'Generale Caart van de Provintie Suriname', door Alexander de Lavaux, 1737. Suriname in de eerste helft van de 18de eeuw. De suiker-, koffie,- en katoenplantages liggen aan de rivieren, die...
'Generale Caart van de Provintie Suriname', door Alexander de Lavaux, 1737. Suriname in de eerste helft van de 18de eeuw. De suiker-, koffie,- en katoenplantages liggen aan de rivieren, die gebruikt werden voor het transport van mensen en goederen. Ook de militaire expedities tegen gevluchte slaven - bosnegers of marons genoemd - zijn weergegeven: brandende hutten, rennende mensen en soldaten. De landmeter-ingenieur André Lavaux nam in 1731 deel aan zo'n strafexpeditie. Hij maakte de kaart in opdracht van de Sociëteit van Suriname, het bestuur van de kolonie. In de randversiering: het wapen van de Sociëteit, geflankeerd door een slaaf en een indiaan en het wapen van de Staten-Generaal. De overige wapens zijn van de elf directeuren en de secretaris van de Sociëteit.
Suriname werd sedert 1683 geëxploiteerd door de Geoctroyeerde Sociëteit van Suriname, waarin de Westindische Compagnie, de stad Amsterdam en de familie van Aerssen van Sommelsdijck elk voor één derde financieel deelnamen. Op de plantages werd vooral suiker, later ook katoen, tabak, cacao en koffie verbouwd. Men voerde als arbeidkrachten slaven uit Afrika in. In 1712 waren er ca. 12.000, in 1749 ca. 25.000 slaven op de plantages werkzaam. De onmenselijke levensomstandigheden brachten groepen slaven ertoe naar de binnenlanden te vluchten. Deze 'Marrons' deden sedert 1701 aanvallen op de plantages en poogden de slaven daar in verzet te brengen.
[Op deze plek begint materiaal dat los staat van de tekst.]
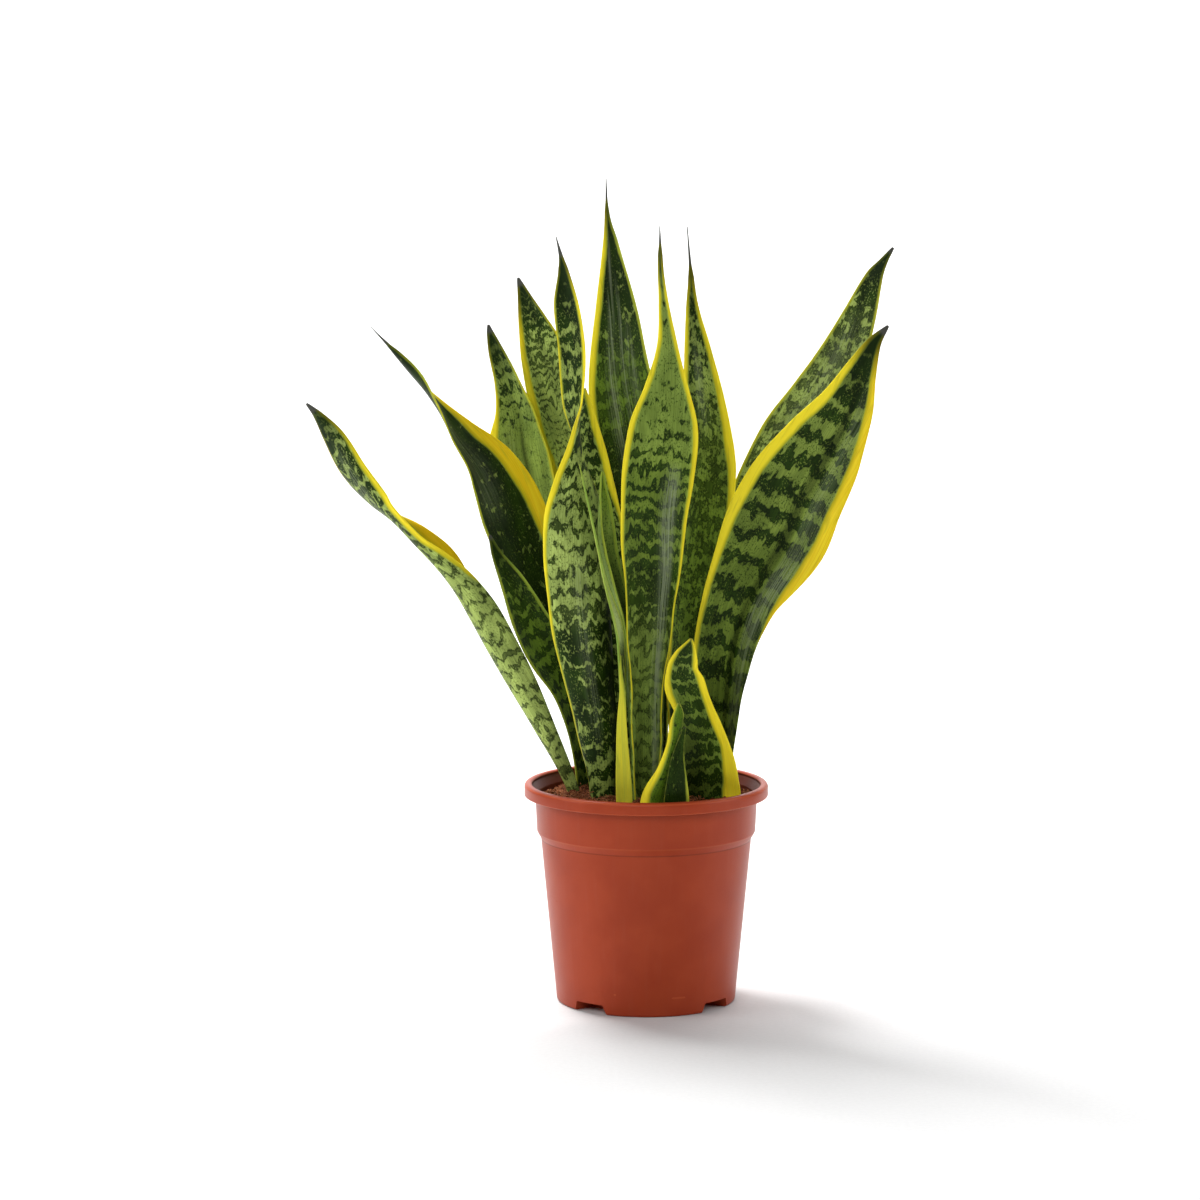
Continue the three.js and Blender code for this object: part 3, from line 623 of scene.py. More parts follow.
def leaf_pattern():
    """Node group: the leaf's colour, roughness and relief from what is painted on its mesh."""
    tree = bpy.data.node_groups.new("leaf pattern", "ShaderNodeTree")
    for label, kind in (("Colour", "Color"), ("Roughness", "Float"), ("Height", "Float")):
        tree.interface.new_socket(label, in_out="OUTPUT", socket_type="NodeSocket" + kind)
    across, along, bars = read_vector(tree, "blade_place")
    left_gap, right_gap, period = read_vector(tree, "margin_gap")
    pale, olive, sheen = read_vector(tree, "paint")
    fresh, dark_tone_and_shade, gold = read_vector(tree, "tone")
    brown, zigzag, dark_tip = read_vector(tree, "tip_paint")

    def grain(width, length, detail=2.0, shift=0.0, roughness=0.5):
        """Noise with cells so many mm wide and long on the blade."""
        place = add(tree, "ShaderNodeCombineXYZ", {
            0: times(tree, across, 1 / width),
            1: times(tree, along, 1 / length), 2: shift}).outputs[0]
        return noise_value(tree, place, 1.0, detail, roughness)

    def shifted(value, amount, start):
        centred = math_node(tree, "SUBTRACT", value, 0.5)
        return times_plus(tree, centred, amount, start)

    def masked(value, share):
        return times(tree, value, share, clamp=True)

    # Cross bands: a wave along the leaf, bent into columns and by noise of three sizes, mixed with
    # finer blotches where the bars are weak. The paler the paint, the wider the bright bands.
    columns = times_plus(tree, grain(11, 16, 1.0, 1.7), 16.0, across)
    columns = math_node(tree, "COSINE", times(tree, columns, 0.68))
    columns = times(tree, columns, zigzag)
    lines = times_plus(tree, columns, 2.2, along)
    lines = shifted(grain(22, 30), 24.0, lines)
    lines = shifted(grain(4.6, 14, 1.0, 3.3), 15.0, lines)
    lines = shifted(grain(1.4, 9, 1.0, 6.1), 5.0, lines)
    phase = math_node(tree, "DIVIDE", lines, period)
    wave = math_node(tree, "COSINE", times(tree, phase, 2 * math.pi))
    fine = shifted(grain(2.6, 4.2, 2.0, 9.2), 4.2, 0.0)
    broad = shifted(grain(7, 10, 1.0, 11.7), 2.4, 0.0)
    fine = math_node(tree, "ADD", fine, times(tree, broad, 0.7))
    value = times(tree, bars, wave)
    value = times_plus(tree, math_node(tree, "SUBTRACT", 1.0, bars), fine, value)
    value = times_plus(tree, broad, 0.42, value)
    level = times_plus(tree, pale, -2.0, 1.0)
    value = math_node(tree, "SUBTRACT", value, level)
    light = smooth_step(tree, value, -0.24, 0.24)
    # Pale dots in the dark bands and dark dots in the bright ones, and a dark line round each band.
    dots = grain(0.9, 1.7, 1.0, 17.9)
    dot_field = smooth_step(tree, grain(7, 11, 1.0, 19.0), 0.36, 0.50)
    pale_dots = masked(smooth_step(tree, dots, 0.57, 0.66), times(tree, dot_field, 0.65))
    pale_dots = masked(pale_dots, smooth_step(tree, pale, 0.02, 0.30))
    dark_dots = masked(smooth_step(tree, dots, 0.45, 0.36), times(tree, dot_field, 0.75))
    light = math_node(tree, "MAXIMUM", light, pale_dots)
    light = math_node(tree, "SUBTRACT", light, masked(dark_dots, light), clamp=True)
    dark_line = smooth_step(tree, math_node(tree, "ABSOLUTE", math_node(tree, "ADD", value, 0.24)),
                            0.22, 0.05)

    # The greens of both kinds of band, then haze, painted shade, painted sheen and a darkening that
    # is
    #     # partly painted shade, all along fine ribs.
    ribs = grain(0.55, 46, 2.0, 21.3)
    cloud = grain(9, 30, 2.0, 25.1)
    dark = mix_colour(tree, smooth_step(tree, cloud, 0.35, 0.65), DARK_GREEN, DEEP_GREEN)
    dark = mix_colour(tree, masked(fresh, 0.65), dark, YOUNG_DARK_GREEN)
    bright = mix_colour(tree, olive, GREY_GREEN, OLIVE_GREEN)
    bright = mix_colour(tree, fresh, bright, FRESH_GREEN)
    bright = mix_colour(tree, times(tree, smooth_step(tree, cloud, 0.62, 0.38), 0.35),
                        bright, DEEP_GREEN)
    haze = times(tree, dark_tone_and_shade, -1.0, clamp=True)
    dark = mix_colour(tree, haze, dark, bright)
    dark = mix_colour(tree, masked(dark_line, 0.6), dark, BLACK_GREEN)
    colour = mix_colour(tree, light, dark, bright)
    # Streaks paint shade below zero, and above it sheen, a grey reflection along the ribs.
    shade = times(tree, sheen, -1.0, clamp=True)
    colour = mix_colour(tree, times(tree, shade, 0.85), colour, BLACK_GREEN)
    painted_sheen = times(tree, sheen, smooth_step(tree, ribs, 0.30, 0.62), clamp=True)
    colour = mix_colour(tree, times(tree, painted_sheen, 0.75, clamp=True), colour, SHEEN_GREY)
    rib_shade = times(tree, smooth_step(tree, ribs, 0.58, 0.36), 0.30)
    colour = mix_colour(tree, rib_shade, colour, DARK_GREEN)
    # Darkening: painted shade low among the crowded leaves, and the dark tone of dark blades and
    # tips.
    colour = mix_colour(tree, masked(dark_tone_and_shade, 0.85), colour, BLACK_GREEN)

    # The yellow margins: a wandering border with a pale line inside it, lemon to gold or lime.
    wander = shifted(grain(60, 22, 2.0, 31.9), 1.5, 0.0)
    wander = shifted(grain(0.9, 6, 1.0, 33.3), 0.7, wander)
    nearest = math_node(tree, "MINIMUM", left_gap, right_gap)
    gap = math_node(tree, "ADD", nearest, wander)
    yellow = smooth_step(tree, gap, 0.30, -0.30)
    line = times(tree, smooth_step(tree, gap, 1.3, 0.35), 0.55)
    line = times(tree, line, smooth_step(tree, gold, 1.6, 0.2))
    colour = mix_colour(tree, line, colour, PALE_LINE)
    stripes = grain(0.7, 60, 2.0, 37.7)
    gilt = times_plus(tree, shifted(stripes, 1.6, 0.0), 0.6, gold)
    gilding = mix_colour(tree, smooth_step(tree, gilt, 0.0, 1.0), LEMON, GOLD)
    tint = times(tree, smooth_step(tree, grain(3, 24, 2.0, 41.1), 0.56, 0.72), 0.35)
    gilding = mix_colour(tree, tint, gilding, MARGIN_STAIN)
    lime = times_plus(tree, shifted(stripes, 1.6, 0.0), 0.4, times(tree, gold, -1.0), clamp=True)
    depth = times_plus(tree, times(tree, gold, 1.0, clamp=True), 3.5, 2.2)
    inner_edge = smooth_step(tree, math_node(tree, "DIVIDE", gap, depth), -1.0, 0.05)
    inner_edge = times(tree, inner_edge, 0.60)
    gilding = mix_colour(tree, inner_edge, gilding, MARGIN_INNER_EDGE)
    gilding = mix_colour(tree, lime, gilding, LEAF_LIME)
    colour = mix_colour(tree, yellow, colour, gilding)

    # The darker end, the dry awl, and the surface's roughness and relief.
    colour = mix_colour(tree, times(tree, dark_tip, 0.8), colour, DARK_GREEN)
    colour = mix_colour(tree, brown, colour, AWL_BROWN)
    rough = times_plus(tree, light, 0.12, 0.30)
    rough = times_plus(tree, ribs, 0.16, rough)
    rough = times_plus(tree, brown, 0.25, rough)
    height = times_plus(tree, cloud, 1.4, ribs)
    height = times_plus(tree, light, 0.25, height)
    sink = tree.nodes.new("NodeGroupOutput")
    for place, value in enumerate((colour, rough, height)):
        tree.links.new(value, sink.inputs[place])
    return tree


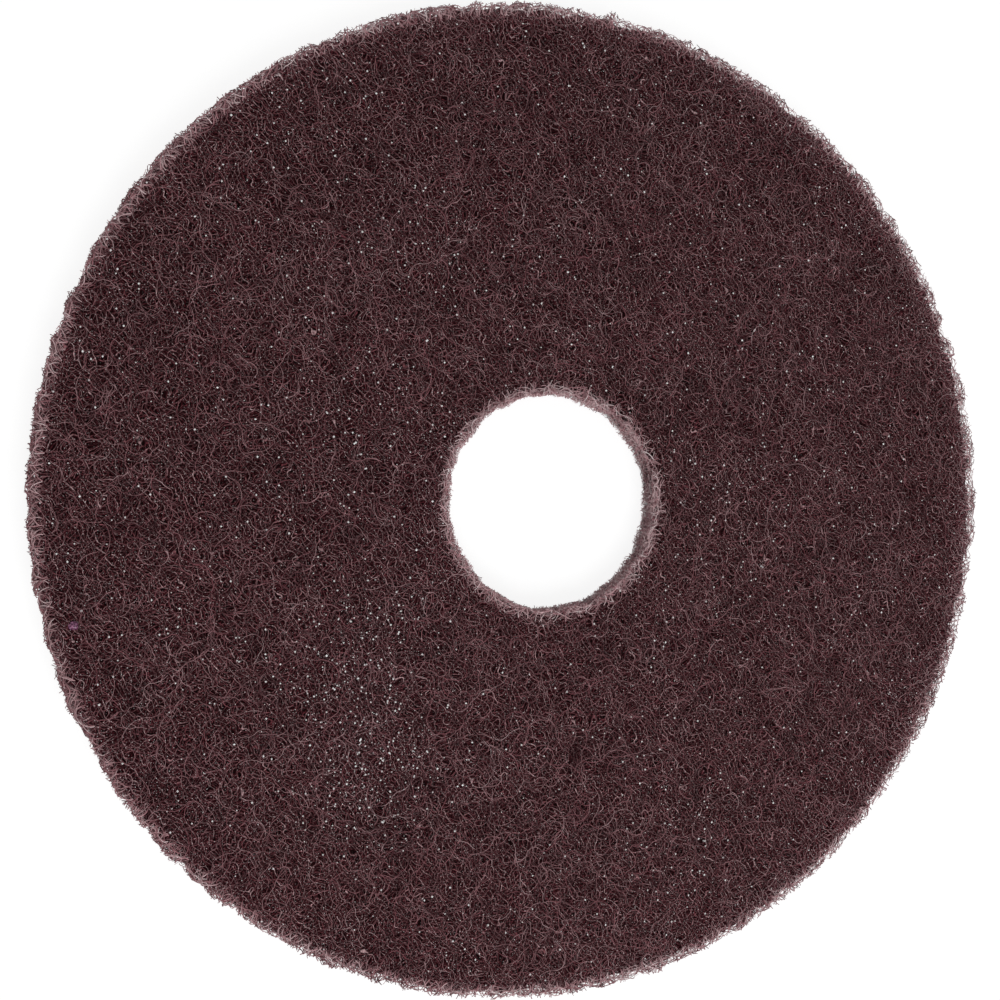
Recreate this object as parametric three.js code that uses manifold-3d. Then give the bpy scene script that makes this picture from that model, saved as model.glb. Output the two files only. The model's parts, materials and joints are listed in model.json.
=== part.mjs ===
// Floor polishing pad for a rotary floor machine: one disc of bonded, crimped nylon fibre web,
// die-cut from a flat sheet, with a round centre hole for the hub of the pad holder.
// Millimetres, +Z up. The pad lies flat, its underside on z = 0, with the disc's axis on Z.

import * as THREE from "three";
import { ImprovedNoise } from "three/addons/math/ImprovedNoise.js";
import { mergeVertices } from "three/addons/utils/BufferGeometryUtils.js";
import Module from "manifold-3d";

// Driving dimensions of the pad
const padDiameter = 406;
const holeDiameter = 89;
const padThickness = 13;

// The cut edges: the die pinches the web's corners in and leaves its tufts uneven
const cornerPinch = 1.6;
const frayDepth = 1.3;
const frayLength = 6.4;

// The open web: tufts of fibre stand up to the face and lie flat in it, with pits between them,
// and there are fewer tufts where the web runs thin. faceCover is how far the web's loft may fall
// before it leaves the face
const tuftPitch = 8.6;
const tuftDrift = 3.4;
const pitWidth = 5.3;
const pitDepth = 3.2;
const thinPatchWidth = 26;
const faceCover = 0.02;

const maroonWeb = new THREE.MeshStandardMaterial({
  name: "maroon_web",
  color: 0x5a3a3e,
  roughness: 0.95,
  metalness: 0,
});

const wasm = await Module();
wasm.setup();

// Unevenness from about -1 to 1, the same at every run. Each feature reads a layer of its own
const unevenness = new ImprovedNoise();
const layers = { topFace: 3.5, underside: 11.5, driftAlongX: 21.5, driftAlongY: 31.5 };

function waver(x, y, width, layer) {
  return unevenness.noise(x / width, y / width, layer);
}

// How far the web lies below its face at a point: nothing on the flat tops of the tufts
function sink(x, y, layer) {
  const patch = waver(x, y, thinPatchWidth, layer);
  const tuft = waver(x, y, pitWidth, layer);
  const shortfall = -faceCover - (patch + 3 * tuft) / 4;
  return pitDepth * THREE.MathUtils.smoothstep(shortfall, 0, 0.5);
}

// The uncut sheet: a slab whose two faces are gridded at the pitch of the tufts, with two
// pitches of waste all round the outline
function webSheet() {
  const side = padDiameter + 4 * tuftPitch;
  const cells = Math.ceil(side / tuftPitch);
  const sheet = new THREE.BoxGeometry(side, side, padThickness, cells, cells, 1);
  const at = sheet.attributes.position;
  for (let n = 0; n < at.count; n++) {
    const [x, y, isTop] = [at.getX(n), at.getY(n), at.getZ(n) > 0];
    const layer = isTop ? layers.topFace : layers.underside;
    const depth = sink(x, y, layer);
    const driftX = tuftDrift * waver(x, y, tuftPitch, layer + layers.driftAlongX);
    const driftY = tuftDrift * waver(x, y, tuftPitch, layer + layers.driftAlongY);
    at.setXYZ(n, x + driftX, y + driftY, isTop ? padThickness - depth : depth);
  }
  return sheet;
}

// A round cutter about Z. Its wall has the radius given, and near each face of the sheet it leans
// at 45 degrees by the corner pinch: inwards for the outline's die, outwards for the hole's punch
function cutter(radius, lean) {
  const reach = 2 * cornerPinch;
  const section = [
    [0, -cornerPinch],
    [radius + lean * reach, -cornerPinch],
    [radius, cornerPinch],
    [radius, padThickness / 2],
    [radius, padThickness - cornerPinch],
    [radius + lean * reach, padThickness + cornerPinch],
    [0, padThickness + cornerPinch],
  ].map(([r, z]) => new THREE.Vector2(r, z));
  const tufts = Math.round((2 * Math.PI * radius) / frayLength);
  const wall = new THREE.LatheGeometry(section, tufts);
  wall.rotateX(Math.PI / 2);

  const at = wall.attributes.position;
  const spoke = new THREE.Vector2();
  for (let n = 0; n < at.count; n++) {
    spoke.set(at.getX(n), at.getY(n));
    const fray = frayDepth * waver(spoke.x, spoke.y, frayLength, at.getZ(n) / frayLength);
    spoke.setLength(spoke.length() + fray);
    at.setXY(n, spoke.x, spoke.y);
  }
  return wall;
}

function solidOf(geometry) {
  const bare = geometry.clone();
  bare.deleteAttribute("normal");
  bare.deleteAttribute("uv");
  const merged = mergeVertices(bare, 1e-3);
  return new wasm.Manifold(
    new wasm.Mesh({
      numProp: 3,
      vertProperties: merged.attributes.position.array,
      triVerts: new Uint32Array(merged.index.array),
    }),
  );
}

function geometryOf(solid) {
  const mesh = solid.getMesh();
  const geometry = new THREE.BufferGeometry();
  geometry.setAttribute("position", new THREE.BufferAttribute(mesh.vertProperties, mesh.numProp));
  geometry.setIndex(new THREE.BufferAttribute(mesh.triVerts, 1));
  geometry.computeVertexNormals();
  return geometry;
}

// The pad is cut out of the sheet in one stroke: the die takes the outline and the punch the hole
function floorPad() {
  const outlineDie = solidOf(cutter(padDiameter / 2, -1));
  const holePunch = solidOf(cutter(holeDiameter / 2, 1));
  const cut = solidOf(webSheet()).intersect(outlineDie).subtract(holePunch);
  const pad = new THREE.Mesh(geometryOf(cut), maroonWeb);
  pad.name = "pad";
  return pad;
}

const floorPolishingPad = new THREE.Group();
floorPolishingPad.add(floorPad());

export default floorPolishingPad;
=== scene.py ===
import json
import math

import bmesh
import bpy
import numpy as np
from mathutils import Matrix, Vector, noise

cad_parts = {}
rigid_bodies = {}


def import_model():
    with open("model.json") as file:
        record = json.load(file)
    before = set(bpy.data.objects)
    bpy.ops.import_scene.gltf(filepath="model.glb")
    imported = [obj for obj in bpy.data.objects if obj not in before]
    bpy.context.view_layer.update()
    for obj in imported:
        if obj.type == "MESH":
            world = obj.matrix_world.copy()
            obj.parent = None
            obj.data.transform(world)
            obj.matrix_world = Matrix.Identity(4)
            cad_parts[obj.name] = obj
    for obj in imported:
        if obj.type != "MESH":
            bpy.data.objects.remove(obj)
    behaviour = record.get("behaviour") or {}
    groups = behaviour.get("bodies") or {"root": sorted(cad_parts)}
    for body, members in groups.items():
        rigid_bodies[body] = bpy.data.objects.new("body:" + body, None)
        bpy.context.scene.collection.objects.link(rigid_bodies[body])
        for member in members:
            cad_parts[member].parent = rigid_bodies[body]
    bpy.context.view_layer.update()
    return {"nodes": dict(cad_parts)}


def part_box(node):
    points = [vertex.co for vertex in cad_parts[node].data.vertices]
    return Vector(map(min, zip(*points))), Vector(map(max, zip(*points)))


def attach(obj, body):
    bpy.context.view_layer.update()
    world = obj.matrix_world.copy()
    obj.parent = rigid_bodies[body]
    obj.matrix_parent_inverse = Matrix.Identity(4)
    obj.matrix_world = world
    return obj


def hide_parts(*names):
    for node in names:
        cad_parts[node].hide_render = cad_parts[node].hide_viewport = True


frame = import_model()

# A round floor pad of crimped, resin-bonded fibre web, lying flat, seen from above.
# Metres, +Z up, the pad's axis on Z and its underside on z = 0.


# Sizes, all read from the CAD pad

padLow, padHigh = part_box("pad")
padThickness = padHigh.z - padLow.z
padMiddle = padThickness / 2
padCorners = np.array([v.co[:] for v in frame["nodes"]["pad"].data.vertices])
padReach = np.hypot(padCorners[:, 0], padCorners[:, 1])
atMidWall = np.abs(padCorners[:, 2] - padMiddle) < padThickness / 4
outerWall = padReach[atMidWall & (padReach > padReach.max() / 2)]
holeWall = padReach[atMidWall & (padReach < padReach.max() / 2)]
rimRadius = float(outerWall.mean())
holeRadius = float(holeWall.mean())
print(f"pad: radius {rimRadius:.4f}, hole {holeRadius:.4f}, thickness {padThickness:.4f}")


# Camera, set to the photo's close view from above the pad's left half

camera = {
    "distance": 2.518,  # in pad radii, from the middle of the upper face
    "lean": math.radians(16.65),  # how far it stands over to the left
    "turn": math.radians(1.6),  # of that lean, round the pad's axis
    "slideX": 0.1107,  # in pad radii, so that the pad fills the picture
    "slideY": -0.003,
    "lens": 44.86,  # mm on a 36 mm sensor
}


def makeCamera(c):
    swing = (
        Matrix.Rotation(-c["turn"], 3, "Z")
        @ Matrix.Rotation(c["lean"], 3, "Y")
        @ Matrix.Rotation(c["turn"], 3, "Z")
    )
    back = swing.transposed()
    place = back @ Vector((-c["slideX"], -c["slideY"], c["distance"])) * rimRadius
    lens = bpy.data.cameras.new("camera")
    lens.lens = c["lens"]
    lens.sensor_width = 36
    lens.clip_start = 0.01
    lens.clip_end = 20
    body = bpy.data.objects.new("camera", lens)
    body.matrix_world = Matrix.Translation(place + Vector((0, 0, padThickness))) @ back.to_4x4()
    bpy.context.collection.objects.link(body)
    bpy.context.scene.camera = body


makeCamera(camera)
print("camera set")


# Small helpers for meshes and node trees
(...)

De Nederlanders ondernamen tegen hen herhaaldelijk militaire strafexpedities. De Directeuren van de Sociëteit van Suriname gaven in 1731 opdracht een nieuwe kaart van Suriname te laten maken. Men wilde een beter inzicht in de ligging der plantages en informatie omtrent de militaire acties tegen de Marrons. Alexander de Lavaux, als vaandrig in dienst bij de Sociëteit en beëdigd landmeter, moest de kaart vervaardigen. De kaart is opgedragen aan de elf directeuren en de secretaris van de Sociëtiet; hun wapens zijn in de randversiering verwerkt. Geheel boven: het wapen van de Staten Generaal, waarvan de Sociëteit haar octrooi had verkregen. Onder het wapen van de Sociëteit (samengesteld uit dat van Amsterdam, Suriname en de familie Van Aerssen van Sommelsdijck) geflankeerd door een indiaan en een neger. De eigenaren zijn in de legenda vermeld. Er zijn ongeveer 400 plantages, een duidelijk teken van de bloei van de kolonie, die in 1683 nog maar 50 plantages telde. Duidelijk zijn ook de 'militaire togten' tegen de weggelopen slaven aangegeven. De Lavaux had in 1731 als vaandrig aan twee acties aan de bovenloop van de rivier de Saramacca deelgenomen.